In 1999 the emphasis shifted to a program that had a longer and more sustaining message of "hope, learning, and life."  The After-School All-Stars was born.  The After-School All-Stars began by developing significant enhancements to existing after-school programs in elementary schools.  Realizing some great initial success by 2002, a decision was made to develop (with the help of principals, teachers, parents, students and community leaders) a comprehensive and sustainable after-school program that included all of the positive messages of the Inner-City Games.  

A second decision was made - to offer these programs in inner city middle schools (as opposed to elementary schools or high schools that were already gaining attention by other community groups).  A third decision was made, in part, because the targeted middle schools were attended by students in the poorest inner city neighborhoods (as reflected by the 95% "free or reduced lunch" status reported by the Atlanta Public Schools) and simply could not afford a first-rate after school program.  Today, more than 2,000 inner city middle school children participate in the program every day after school during the school year and during our summer camps.

Following five years as the predecessor organization, the Greater Atlanta Inner-City Games (founded in 1994) After-School All-Stars is now ten years old and has increased the number of schools from one in 1999 to nine in 2009 (most located in the inner city of Atlanta).  The After-School All-Stars Atlanta program was a great success by many measures as this report will reveal.  Recent large grants received from the Marcus Foundation and from the Georgia Department of Human Resources (now Department of Human Services) allowed After-School All-Stars in Atlanta to exponentially increase the number of middle schools served.  Soon after the Marcus Foundation grant was awarded (funding two schools - Carson Middle School and Harper-Archer Middle School), Atlanta Public Schools announced the developmend of two single-gender academies, both of which would eventually be grades 6 through 12 and the consequential closing of Carson Middle School.  These programs would be phased in over a 3-year period of time starting in the Fall, 2007.  A strategic decision was made - After-School All-Stars would stretch the Marcus Foundation dollars and with other sources to fund FOUR middle school programs with a strategic eye toward impacting hundreds of students long-term attending the single gender academies.  This strategy seems to have worked as 240 students enrolled at those two schools this past year with an average daily attendance of 73% at the B.E.S.T. Academy for Boys and 66% at the Coretta Scott King Young Women's Leadership Academy (the national average is 30% enrollment and less than 60% average daily attendance).  Another 241 students enrolled at the After-School All-Stars program at Carson Middle School (8th grade only this year) and Harper-Archer Middle School for a total enrollment of 481 students in four schools.  Other After-School All-Stars programs not funded by the Marcus Foundation include King Middle School, Parks Middle School, Brown Middle School, Turner Middle School, and Long Middle School.  Turner Middle School and Long Middle School were added as a result of the state grant.  The total number of students enrolled at all nine sites was 1,686 for the five days a week, 2 1/2 hours per day after school program.   
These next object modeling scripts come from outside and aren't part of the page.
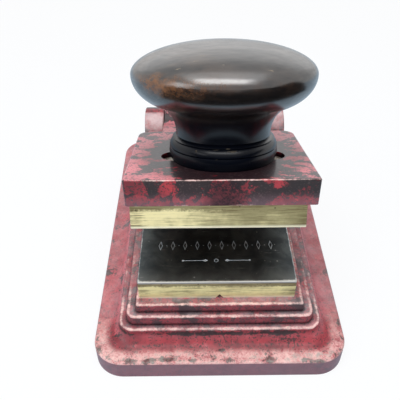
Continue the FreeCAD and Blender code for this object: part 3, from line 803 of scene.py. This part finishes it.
# %% The blued plate
def blued_plate():
    """Blued steel with smears and scratches, bright ragged edges and pale cuts."""
    low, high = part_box("lower_die_face")
    middle = (low + high) / 2
    half = (high - low) / 2
    finish = Finish("blued_die_plate")
    edge = larger(abs(finish.x - middle.x) - half.x, abs(finish.y - middle.y) - half.y)
    forward = middle.y - finish.y
    ragged = finish.noise(1.3 * MM, seed=6.6, detail=4, roughness=0.7)
    wide = finish.noise(7 * MM, seed=2.1)
    smears = finish.noise(8 * MM, seed=1.9, detail=4, swirl=0.6)
    scratches = finish.noise(0.4 * MM, seed=4.1, place=finish.drawn_out(18, 2, 1))
    large_dust = finish.flecks(1.1 * MM, seed=8.8, share=0.04)
    small_dust = finish.flecks(0.7 * MM, seed=3.6, share=0.03)
    dust = larger(large_dust, small_dust)

    # The blue is rubbed off along an uneven edge, and furthest in at the front.
    to_front = forward.rise(half.y - 2 * MM, half.y - 1 * MM)
    unevenness = ragged * 1.2 + wide - 1.35 + to_front * 0.5
    bright = (edge + unevenness * MM).rise(-0.7 * MM, -0.1 * MM)
    bright = bright * (0.5 + finish.up.rise(0.2, 0.9) * 0.5)
    # Painted reflection: the plate lighter towards its front.
    front_sheen = forward.rise(half.y - 9 * MM, half.y) * (0.4 + wide)
    cut = (finish.z - high.z).rise(-0.04 * MM, -0.12 * MM) * edge.rise(-0.8 * MM, -1.4 * MM)

    colour = finish.mix(smears.rise(0.35, 0.7), BLUED, SMEARED_BLUE)
    colour = finish.mix(scratches.rise(0.62, 0.78) * 0.6, colour, SCRATCHED)
    colour = finish.mix(front_sheen * 0.38, colour, FRONT_SHEEN_STEEL)
    colour = finish.mix(bright, colour, BRIGHT_EDGE)
    colour = finish.mix(cut * 0.9, colour, CUT_STEEL)
    colour = finish.mix(dust * 0.6, colour, PLATE_DUST)
    finish.set(
        Base_Color=colour,
        Metallic=1.0 - cut * 0.6,
        Roughness=0.3 + smears * 0.1 + scratches * 0.1 + cut * 0.15 + dust * 0.3,
        Normal=finish.bump(scratches * 0.4 + smears * 0.4 - ragged * bright, 0.04 * MM, 0.6),
    )
    return finish


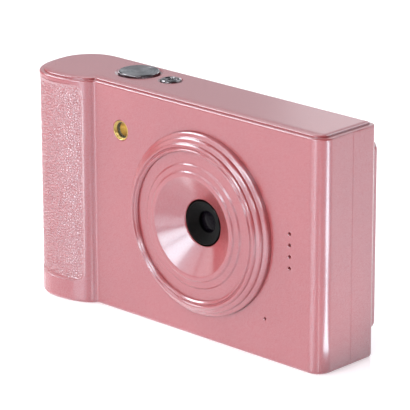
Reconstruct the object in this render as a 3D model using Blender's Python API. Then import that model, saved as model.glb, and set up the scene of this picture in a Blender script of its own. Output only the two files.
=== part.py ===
"""Compact digital camera, built as separate pieces.

Frame: +X to the camera's left-hand side as seen from the front (right in a front view), -Y out of the lens,
+Z up. The origin is under the middle of the body, on the surface it stands on.
All sizes below are millimetres; finished meshes are scaled to metres.
"""
import math

import bmesh
import bpy
from mathutils import Matrix, Vector

MM = 0.001
GAP = 0.3                       # clearance between pieces that sit against each other

# Body
WIDTH = 108.5
HEIGHT = 66.0
BODY_DEPTH = 22.15              # front face to rear face
GRIP_RISE = 4.7                 # grip crest in front of the front face
PLATEAU_RISE = 2.05             # display housing behind the rear face
FRONT = GRIP_RISE - (GRIP_RISE + BODY_DEPTH + PLATEAU_RISE) / 2
REAR = FRONT + BODY_DEPTH
BACK = REAR + PLATEAU_RISE
LEFT = -WIDTH / 2
RIGHT = WIDTH / 2
SEAM = FRONT + 12.35            # front and rear shells meet here
WALL = 1.8
EDGE = 1.0                      # radius along the bottom edge
CORNER_FRONT = 4.5
CORNER_REAR = 2.0
MIN_CORNER = 0.3

# Grip outline: a superellipse round the end, then an ellipse down to the front face
GRIP_HALF = 12.1
GRIP_X = LEFT + GRIP_HALF
GRIP_Y = FRONT + 10.4
GRIP_POWER = 2.2
FLANK_LONG = 12.8
FLANK_SHORT = 6.0
FLANK_Y = FRONT - GRIP_RISE + FLANK_SHORT

# Top rim and top cover
RIM_Z = 65.3
RIM_BEVEL = 0.35
RIM = 1.3
COVER_EDGE = RIM + GAP
COVER_BOTTOM = 63.5
LEDGE_Z = COVER_BOTTOM - GAP

# Textured grip pad
PAD_OUTER = 0.25
PAD_INNER = 0.7
PAD_POCKET = PAD_INNER + GAP
PAD_LOW = 6.3
PAD_HIGH = 64.0
PAD_END = math.radians(37)      # angle on the flank ellipse where the pad stops

# Lens
LENS_X = 11.03
LENS_Z = 33.0
RING_SEAT_R = 26.0
LENS_HOLE_R = 20.0
BARREL_R = 6.2

# Flash, speaker and microphone
FLASH_X, FLASH_Z = -19.7, 53.0
FLASH_HOLE_R = 2.8
SPEAKER_X, SPEAKER_Z = 43.15, 32.75
SPEAKER_PITCH = 3.2
SPEAKER_HOLES = 4
MIC_X, MIC_Z = 34.55, 11.6

# Top controls
SHUTTER_X, SHUTTER_DEPTH = -25.05, 13.0
SHUTTER_R = 5.8
SHUTTER_TRAVEL = 0.6
POWER_X, POWER_DEPTH = -13.05, 13.2
POWER_R = 2.9
DISH_DROP = 0.5

# Display housing on the rear
PLATEAU = (-20.4, 52.95, 6.5, 60.5)         # x low, x high, z low, z high
WINDOW = (-17.6, 49.7, 9.0, 58.0)
PANEL = (-15.5, 47.6, 11.0, 56.0)
WINDOW_DEPTH = 1.0
WINDOW_DROP = 0.15              # window's face below the housing's

# Rear keys
PAD_X, PAD_Z = -33.5, 27.0
OK_R = 4.1
ARROW_IN, ARROW_OUT = 4.6, 10.0
KEY_R = 2.7
KEY_FLANGE = 0.9
KEY_PROUD = 0.9
KEYS = {
    "zoom_out_button": (-38.5, 55.0),
    "zoom_in_button": (-28.5, 55.0),
    "mode_button": (-38.5, 43.5),
    "playback_button": (-28.5, 43.5),
    "menu_button": (-38.5, 10.8),
    "delete_button": (-28.5, 10.8),
}
ARROWS = {"right_button": 0, "up_button": 90, "left_button": 180, "down_button": 270}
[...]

Outcomes from the program have been developed around student achievement and success.  These outcomes were determined to reflect the work done by the staff of After-School All-Stars and to guide them to develop programs that were academically challenging and would also enrich the lives of the students living in the city of Atlanta.  Several of the anticipated outcomes included comparing results from the Georgia Criterion-Referenced Competency Test (CRCT) which was given in April 2009.  Other outcome measures required a comparison between students participating in the program and those that do with measures taken at the end of the school year (final grade point average and attendance).